Wakil Menteri Keuangan (Wamenkeu) Anggito Abimanyu buka suara soal rencana pemerintah yang bakal memberlakukan kewajiban bagi platform e-commerce untuk memungut pajak atas pendapatan para pedagang online.
Anggito mengatakan kebijakan tersebut saat ini belum memiliki landasan hukum yang resmi karena masih dalam tahap perumusan oleh pemerintah.
Wakil Menteri dari Sri Mulyani itu belum bisa menjelaskan secara rinci mekanisme kebijakan tersebut karena aturannya memang belum diterbitkan.
“Jadi yang pertama, itu kan kebijakannya belum diterbitkan ya, jadi tunggu dulu ya. Makanya saya belum bisa jawab, karena itu belum dikeluarkan,” ujar Anggito kepada wartawan di kantor Kementerian Perdagangan, Jakarta, Senin (30/6).
Meski begitu, Anggito menjelaskan tujuan dari kebijakan ini ialah untuk menciptakan keadilan dalam sistem perpajakan, baik bagi pelaku usaha online maupun offline. Menurutnya, pemerintah ingin memastikan seluruh transaksi yang terjadi di platform e-commerce tercatat dalam sistem perpajakan.
Dilanjut Anggito, saat ini transaksi yang dilakukan secara offline tidak menjadi masalah karena seluruhnya sudah terdokumentasi melalui faktur dan sistem pencatatan yang berlaku. Namun, transaksi perdagangan melalui sistem elektronik (PMSE) masih belum tercatat dengan baik dalam sistem perpajakan.

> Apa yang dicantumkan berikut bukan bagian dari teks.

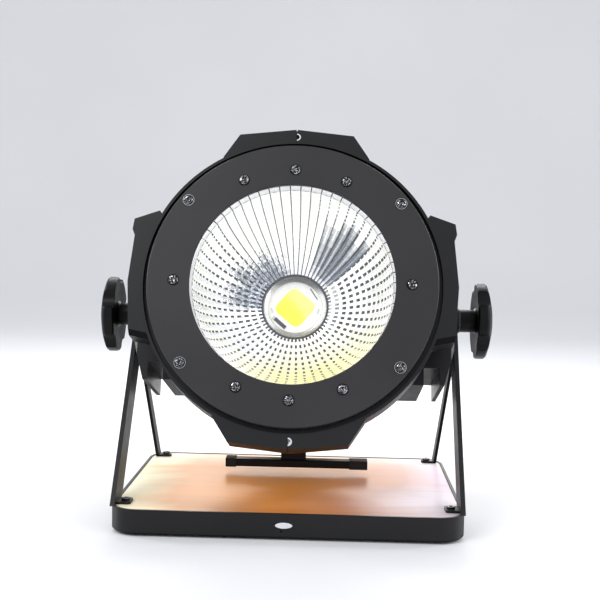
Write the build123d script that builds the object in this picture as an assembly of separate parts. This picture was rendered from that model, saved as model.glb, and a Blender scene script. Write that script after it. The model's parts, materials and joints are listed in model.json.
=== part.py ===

"Kalau non elektronik kan nggak ada masalah ya, semua pakai faktur sebagainya, terdata. Yang PMSE ini kan belum ada datanya. Jadi kita menugaskan kepada platform untuk mendata, siapa saja yang melakukan perdagangan melalui PMSE ini,” jelas Anggito.
Anggito juga menjelaskan rencana kebijakan ini bukanlah hal yang baru. Pemerintah sebelumnya sempat mencoba menerapkan kebijakan serupa pada 2018 melalui Peraturan Menteri Keuangan (PMK) Nomor 210/PMK.010/2018 tentang Perlakuan Perpajakan atas Transaksi Perdagangan Melalui Sistem Elektronik (E-Commerce).
Namun, aturan tersebut kemudian dicabut pada 2019 lewat PMK Nomor 31/PMK.010/2019.
Melalui skema ini, pemerintah memastikan tak akan mengenakan pajak berganda kepada pedagang online yang juga memiliki usaha secara offline.
“Kan kita ingin melakukan dua hal. Satu, pendataan. Yang kedua adalah perlakuan yang sama, yang mirip lah antara yang online sama offline,” imbuhnya.
Sebelumnya, Pemerintah Indonesia tengah memfinalisasi aturan baru yang akan mewajibkan platform e-commerce atau marketplace untuk memotong pajak dari pendapatan para penjual.
Kebijakan ini diambil untuk menyederhanakan administrasi perpajakan serta menciptakan perlakuan yang setara antara pelaku toko online.
“Prinsip utamanya adalah untuk menyederhanakan administrasi pajak dan menciptakan perlakuan yang adil antara pelaku usaha UMKM online dan UMKM offline,” kata Direktur Penyuluhan, Pelayanan, dan Hubungan Masyarakat Direktorat Jenderal Pajak (DJP), Rosmauli kepada wartawan, dikutip Kamis (26/6).
Menurut Rosmauli, saat ini ketentuan tersebut masih dalam tahap penyusunan akhir. Pemerintah akan menyampaikan isi aturan secara terbuka setelah resmi diterbitkan.
“Begitu aturannya resmi diterbitkan, kami akan sampaikan secara terbuka dan lengkap ya,” ujarnya.